Referring to the equation: OCl- + H2O <-> HOCl + OH-
What if all the species were in a solution with a nonaqueous aprotic polar solvent where H20 was initially present in a very small concentration (ie. a solute which is not in excess)?

 

[CM_Tutor]

Referring to the equation: OCl- + H2O <-> HOCl + OH-
What if all the species were in a solution with a nonaqueous aprotic polar solvent where H20 was initially present in a very small concentration (ie. not in excess)?

Then the effect of an addition of water would be the same as the addition of (say) NaOCl, so long as it dissolved in the solvent, would have as an addition of hypochlorite ions.

 

[Eagle Mum]

Then the effect of an addition of water would be the same as the addition of (say) NaOCl, so long as it dissolved in the solvent, would have as an addition of hypochlorite ions.

In other words, favour the reaction to the right.

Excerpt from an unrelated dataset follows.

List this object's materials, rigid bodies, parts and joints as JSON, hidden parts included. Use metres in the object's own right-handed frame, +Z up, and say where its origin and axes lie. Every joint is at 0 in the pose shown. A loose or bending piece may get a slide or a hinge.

I guess your point upthread emphasises the importance of the subscripts in the description of each species.

 

[CM_Tutor]

In other words, favour the reaction to the right.

I guess your point upthread emphasises the importance of the subscripts in the description of each species.

Yes, in the situation that you describe, the reaction would properly be written

OCl^-_(sol) + H₂O_(sol) <------> HOCl_(sol) + OH^-_(sol)

For anyone who has not seen this before, "sol" is the state used for dissolved in a solvent other than water.